What you will do: Write out exactly the lines between the line containing "Reconstruct the object" and the line containing "const DEG = Math.PI / 180;", including both of those lines, and nothing more.
......
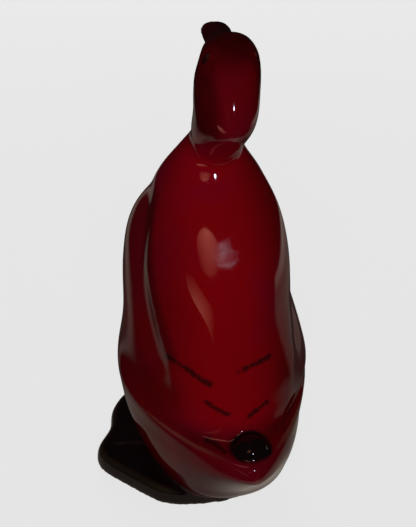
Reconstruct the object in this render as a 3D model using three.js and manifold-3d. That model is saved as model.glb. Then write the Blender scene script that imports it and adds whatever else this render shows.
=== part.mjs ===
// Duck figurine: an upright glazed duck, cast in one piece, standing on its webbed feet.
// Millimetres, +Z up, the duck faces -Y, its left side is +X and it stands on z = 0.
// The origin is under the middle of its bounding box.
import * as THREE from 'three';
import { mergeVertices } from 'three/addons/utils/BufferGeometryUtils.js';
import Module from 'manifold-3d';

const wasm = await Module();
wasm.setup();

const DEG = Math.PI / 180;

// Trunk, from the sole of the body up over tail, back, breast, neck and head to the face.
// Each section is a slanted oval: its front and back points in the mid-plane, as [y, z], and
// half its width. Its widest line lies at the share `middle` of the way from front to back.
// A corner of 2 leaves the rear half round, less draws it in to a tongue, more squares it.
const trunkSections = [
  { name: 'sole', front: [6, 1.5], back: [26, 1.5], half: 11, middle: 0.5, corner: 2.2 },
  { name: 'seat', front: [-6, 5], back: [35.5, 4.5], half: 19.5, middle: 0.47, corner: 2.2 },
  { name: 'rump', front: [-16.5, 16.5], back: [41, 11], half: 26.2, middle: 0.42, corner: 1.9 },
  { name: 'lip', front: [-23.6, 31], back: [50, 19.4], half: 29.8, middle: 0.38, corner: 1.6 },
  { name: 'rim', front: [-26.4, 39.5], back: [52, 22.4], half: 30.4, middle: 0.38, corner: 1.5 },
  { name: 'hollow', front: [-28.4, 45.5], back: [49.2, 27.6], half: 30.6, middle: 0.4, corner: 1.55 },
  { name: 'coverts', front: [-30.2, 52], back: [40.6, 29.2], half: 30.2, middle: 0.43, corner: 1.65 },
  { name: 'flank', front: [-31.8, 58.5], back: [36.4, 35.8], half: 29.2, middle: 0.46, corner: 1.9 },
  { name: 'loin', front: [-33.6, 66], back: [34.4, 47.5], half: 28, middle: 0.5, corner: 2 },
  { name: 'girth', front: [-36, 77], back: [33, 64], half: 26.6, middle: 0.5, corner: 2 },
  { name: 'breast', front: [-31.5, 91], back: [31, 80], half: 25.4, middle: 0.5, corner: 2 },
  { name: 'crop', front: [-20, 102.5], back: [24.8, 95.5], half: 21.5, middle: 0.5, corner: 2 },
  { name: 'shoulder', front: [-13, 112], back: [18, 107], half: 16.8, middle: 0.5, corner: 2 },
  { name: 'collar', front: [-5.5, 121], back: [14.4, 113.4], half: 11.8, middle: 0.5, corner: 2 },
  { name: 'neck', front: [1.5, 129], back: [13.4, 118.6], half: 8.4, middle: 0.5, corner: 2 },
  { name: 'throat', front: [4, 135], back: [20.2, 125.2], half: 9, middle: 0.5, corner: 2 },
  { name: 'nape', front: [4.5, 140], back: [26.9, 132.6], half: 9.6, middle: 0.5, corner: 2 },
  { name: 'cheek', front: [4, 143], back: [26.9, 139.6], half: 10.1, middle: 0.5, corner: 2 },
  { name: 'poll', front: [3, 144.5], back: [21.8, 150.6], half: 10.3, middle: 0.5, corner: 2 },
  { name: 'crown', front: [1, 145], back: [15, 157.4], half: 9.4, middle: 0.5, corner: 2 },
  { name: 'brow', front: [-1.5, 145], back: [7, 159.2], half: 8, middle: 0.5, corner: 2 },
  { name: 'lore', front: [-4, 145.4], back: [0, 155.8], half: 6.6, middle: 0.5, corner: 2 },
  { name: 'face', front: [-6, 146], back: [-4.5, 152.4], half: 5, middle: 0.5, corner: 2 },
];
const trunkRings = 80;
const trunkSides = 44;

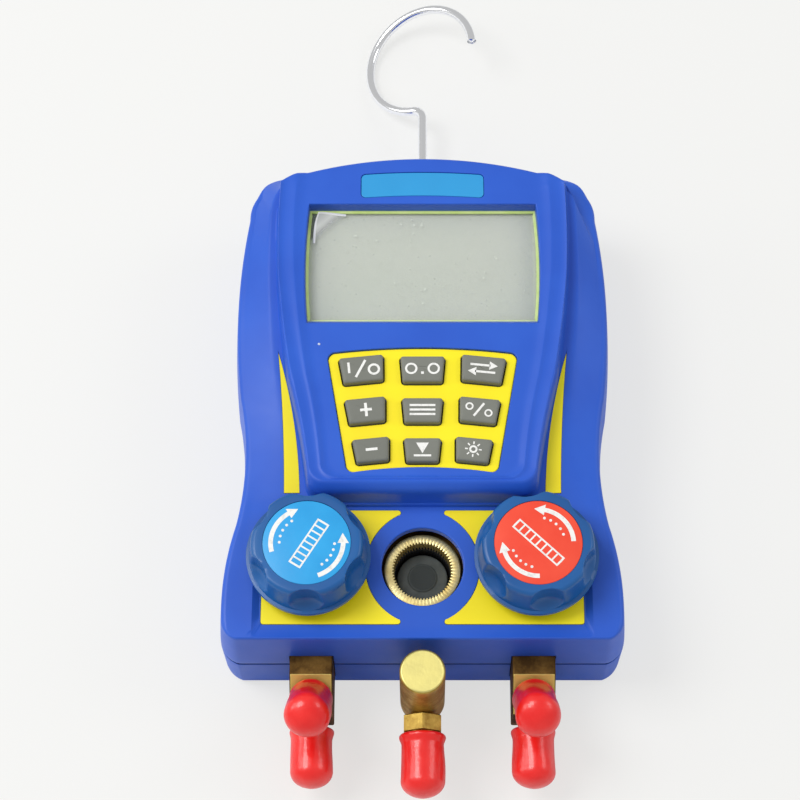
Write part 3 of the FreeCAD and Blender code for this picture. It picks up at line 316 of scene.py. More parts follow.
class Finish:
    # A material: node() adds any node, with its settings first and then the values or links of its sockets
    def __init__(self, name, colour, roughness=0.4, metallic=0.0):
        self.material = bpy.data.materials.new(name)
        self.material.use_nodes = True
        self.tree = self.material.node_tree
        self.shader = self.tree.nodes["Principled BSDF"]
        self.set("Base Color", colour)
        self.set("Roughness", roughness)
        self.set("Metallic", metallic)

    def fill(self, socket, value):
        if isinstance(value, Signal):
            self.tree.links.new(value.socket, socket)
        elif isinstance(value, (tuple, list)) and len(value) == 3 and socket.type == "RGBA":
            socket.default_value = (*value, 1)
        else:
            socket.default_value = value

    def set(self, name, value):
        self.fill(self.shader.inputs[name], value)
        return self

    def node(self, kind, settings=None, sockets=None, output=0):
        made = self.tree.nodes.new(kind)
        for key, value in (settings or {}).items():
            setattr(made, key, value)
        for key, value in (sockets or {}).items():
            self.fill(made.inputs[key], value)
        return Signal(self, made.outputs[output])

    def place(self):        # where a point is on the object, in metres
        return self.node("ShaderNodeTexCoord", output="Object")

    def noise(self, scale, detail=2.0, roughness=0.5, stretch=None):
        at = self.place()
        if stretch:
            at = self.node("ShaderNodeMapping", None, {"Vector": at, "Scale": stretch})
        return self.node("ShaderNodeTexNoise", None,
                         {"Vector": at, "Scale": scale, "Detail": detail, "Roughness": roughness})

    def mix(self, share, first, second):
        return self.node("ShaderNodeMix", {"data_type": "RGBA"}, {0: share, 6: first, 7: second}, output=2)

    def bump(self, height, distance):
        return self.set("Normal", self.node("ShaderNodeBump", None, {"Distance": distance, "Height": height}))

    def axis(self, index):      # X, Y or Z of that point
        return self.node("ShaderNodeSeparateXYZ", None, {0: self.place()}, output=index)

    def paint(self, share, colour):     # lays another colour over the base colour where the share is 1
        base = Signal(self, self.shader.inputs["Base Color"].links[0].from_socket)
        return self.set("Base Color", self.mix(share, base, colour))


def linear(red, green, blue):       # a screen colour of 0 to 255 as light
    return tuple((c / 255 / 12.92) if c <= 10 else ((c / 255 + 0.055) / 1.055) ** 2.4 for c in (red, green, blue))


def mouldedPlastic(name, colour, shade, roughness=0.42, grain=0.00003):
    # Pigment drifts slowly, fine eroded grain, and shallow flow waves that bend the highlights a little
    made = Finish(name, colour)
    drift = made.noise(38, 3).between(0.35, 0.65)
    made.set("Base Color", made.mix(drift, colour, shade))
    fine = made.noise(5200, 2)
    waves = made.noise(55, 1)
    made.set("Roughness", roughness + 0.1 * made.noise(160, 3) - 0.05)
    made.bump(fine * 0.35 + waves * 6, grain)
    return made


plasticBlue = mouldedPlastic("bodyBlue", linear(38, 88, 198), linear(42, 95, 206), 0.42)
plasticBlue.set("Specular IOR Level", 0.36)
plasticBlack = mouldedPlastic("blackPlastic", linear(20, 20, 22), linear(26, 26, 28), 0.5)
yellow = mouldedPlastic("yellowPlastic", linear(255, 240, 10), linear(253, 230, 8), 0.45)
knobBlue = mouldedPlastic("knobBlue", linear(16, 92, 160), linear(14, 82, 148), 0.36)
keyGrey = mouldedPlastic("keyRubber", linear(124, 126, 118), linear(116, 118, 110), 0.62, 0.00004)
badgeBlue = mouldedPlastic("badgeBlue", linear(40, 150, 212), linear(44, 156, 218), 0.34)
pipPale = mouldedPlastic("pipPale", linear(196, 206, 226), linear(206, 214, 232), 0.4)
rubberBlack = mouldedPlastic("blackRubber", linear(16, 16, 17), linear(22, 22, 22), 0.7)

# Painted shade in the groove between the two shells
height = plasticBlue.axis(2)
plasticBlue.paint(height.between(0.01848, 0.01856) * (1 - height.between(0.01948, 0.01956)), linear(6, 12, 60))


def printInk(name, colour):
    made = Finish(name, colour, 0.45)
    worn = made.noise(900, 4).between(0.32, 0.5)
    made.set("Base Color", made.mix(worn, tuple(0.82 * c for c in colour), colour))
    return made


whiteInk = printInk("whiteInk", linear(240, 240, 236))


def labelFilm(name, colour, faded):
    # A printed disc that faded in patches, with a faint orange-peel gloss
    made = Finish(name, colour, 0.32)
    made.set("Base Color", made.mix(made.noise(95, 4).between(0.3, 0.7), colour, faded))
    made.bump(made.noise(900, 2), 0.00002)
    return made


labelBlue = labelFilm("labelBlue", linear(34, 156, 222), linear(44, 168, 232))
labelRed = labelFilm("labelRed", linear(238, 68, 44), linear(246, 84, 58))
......
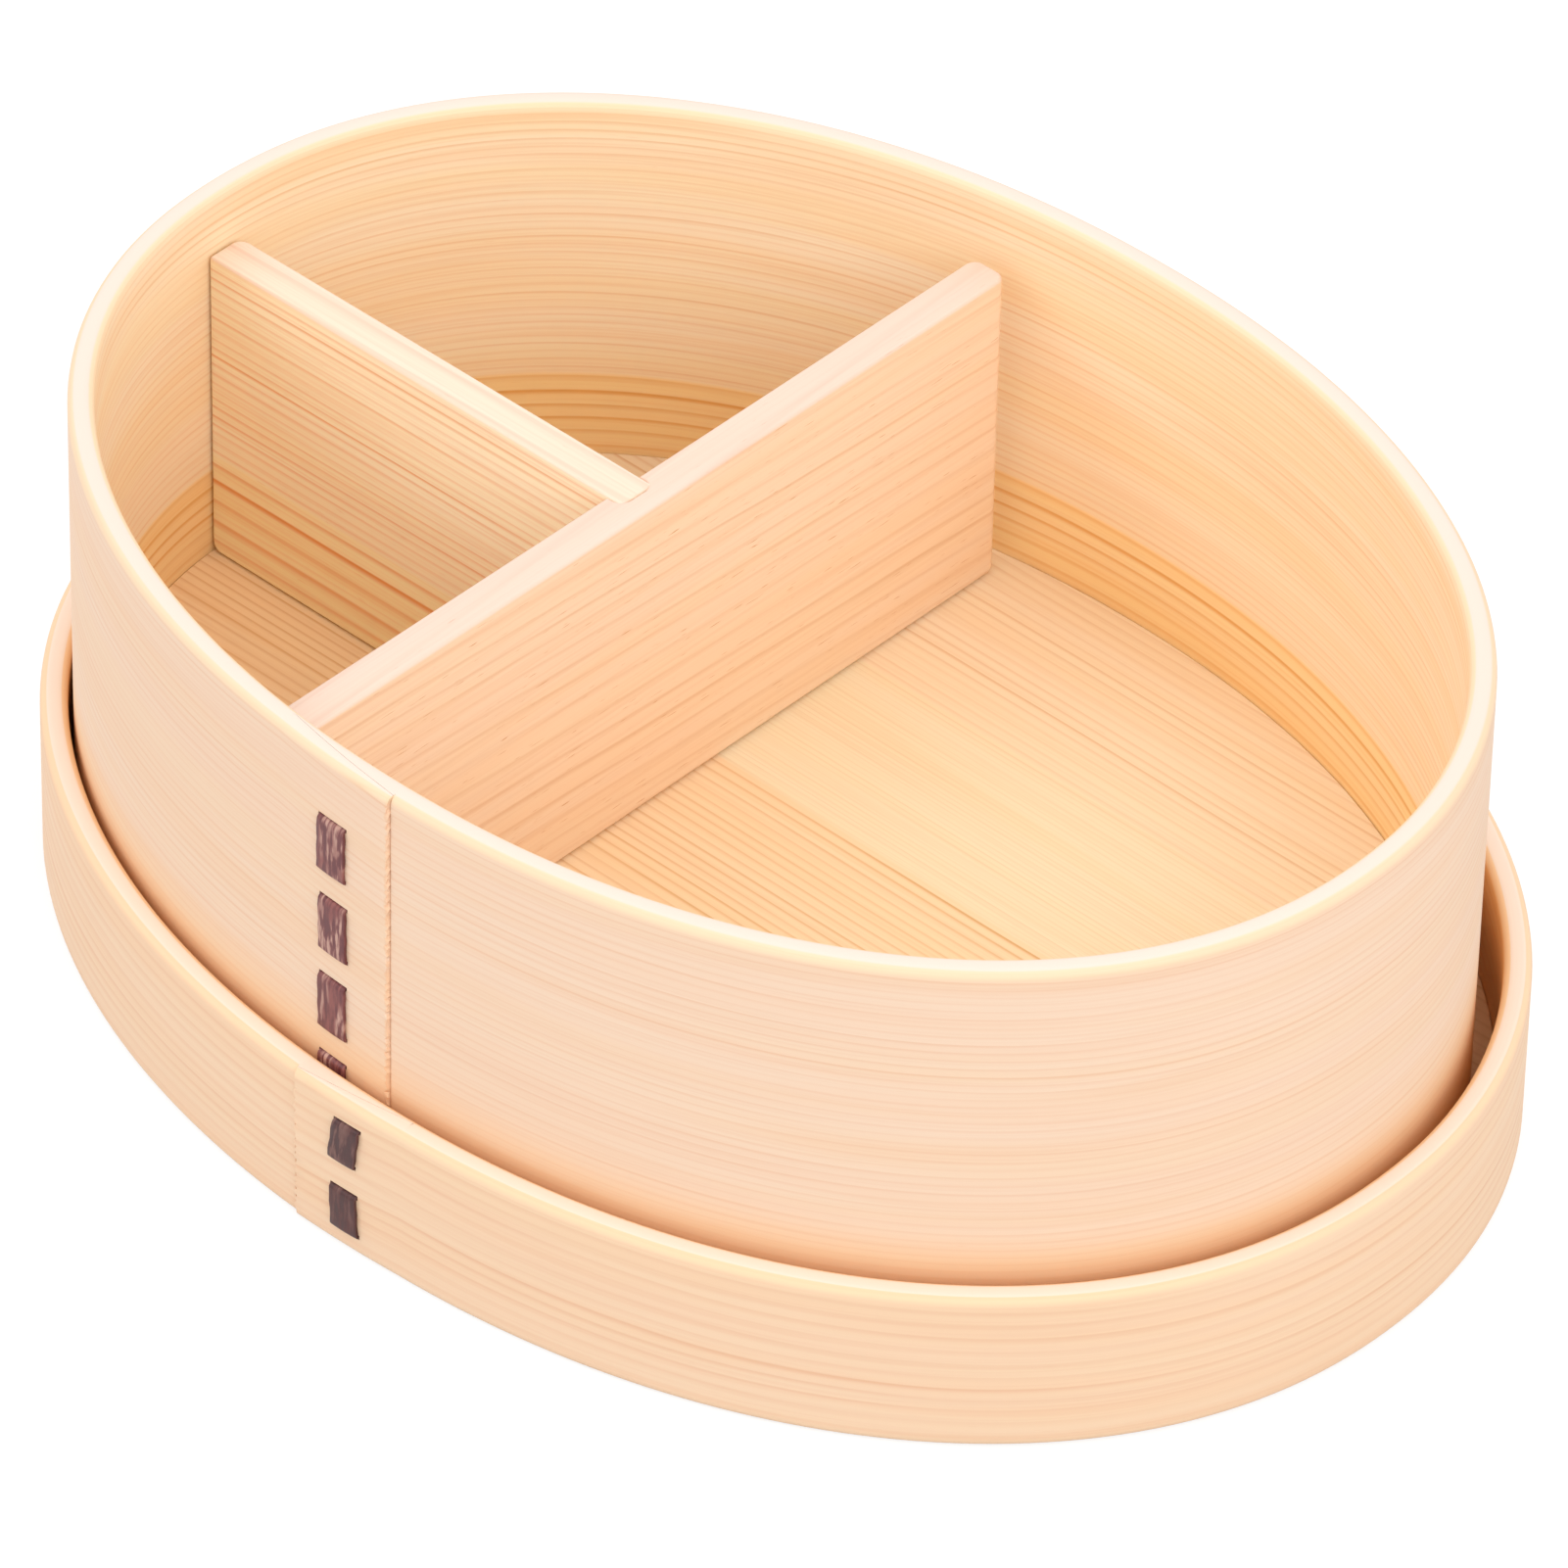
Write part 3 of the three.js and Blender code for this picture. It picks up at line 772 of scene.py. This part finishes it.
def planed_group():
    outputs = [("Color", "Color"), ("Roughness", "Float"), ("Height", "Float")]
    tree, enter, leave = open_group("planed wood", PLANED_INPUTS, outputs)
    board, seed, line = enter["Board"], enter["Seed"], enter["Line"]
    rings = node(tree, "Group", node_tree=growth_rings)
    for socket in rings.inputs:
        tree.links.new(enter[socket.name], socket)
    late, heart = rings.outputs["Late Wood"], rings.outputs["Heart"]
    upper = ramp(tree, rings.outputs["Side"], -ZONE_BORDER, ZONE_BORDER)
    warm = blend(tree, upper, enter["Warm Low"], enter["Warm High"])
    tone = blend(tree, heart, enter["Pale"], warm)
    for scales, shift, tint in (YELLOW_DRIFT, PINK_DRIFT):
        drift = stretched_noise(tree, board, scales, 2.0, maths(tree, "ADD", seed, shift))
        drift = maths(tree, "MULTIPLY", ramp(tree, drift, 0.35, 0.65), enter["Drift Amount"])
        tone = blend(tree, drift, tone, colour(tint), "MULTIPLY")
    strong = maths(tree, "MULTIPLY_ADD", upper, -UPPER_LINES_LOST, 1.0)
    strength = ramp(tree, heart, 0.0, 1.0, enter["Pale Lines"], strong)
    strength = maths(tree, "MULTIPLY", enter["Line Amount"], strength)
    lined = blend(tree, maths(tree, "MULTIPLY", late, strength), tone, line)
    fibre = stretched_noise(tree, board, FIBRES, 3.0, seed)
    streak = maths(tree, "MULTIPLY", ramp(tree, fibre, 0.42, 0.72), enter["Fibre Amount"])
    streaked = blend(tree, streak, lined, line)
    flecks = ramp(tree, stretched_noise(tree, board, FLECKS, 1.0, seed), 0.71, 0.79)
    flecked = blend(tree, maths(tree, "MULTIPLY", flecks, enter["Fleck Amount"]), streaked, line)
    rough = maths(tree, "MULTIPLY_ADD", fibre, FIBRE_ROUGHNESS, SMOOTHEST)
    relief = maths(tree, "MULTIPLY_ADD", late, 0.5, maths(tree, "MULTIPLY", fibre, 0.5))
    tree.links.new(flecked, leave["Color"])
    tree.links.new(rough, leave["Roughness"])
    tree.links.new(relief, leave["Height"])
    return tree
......
Output of the task:
Reconstruct the object in this render as a 3D model using three.js and manifold-3d. That model is saved as model.glb. Then write the Blender scene script that imports it and adds whatever else this render shows.
=== part.mjs ===
// Duck figurine: an upright glazed duck, cast in one piece, standing on its webbed feet.
// Millimetres, +Z up, the duck faces -Y, its left side is +X and it stands on z = 0.
// The origin is under the middle of its bounding box.
import * as THREE from 'three';
import { mergeVertices } from 'three/addons/utils/BufferGeometryUtils.js';
import Module from 'manifold-3d';

const wasm = await Module();
wasm.setup();

const DEG = Math.PI / 180;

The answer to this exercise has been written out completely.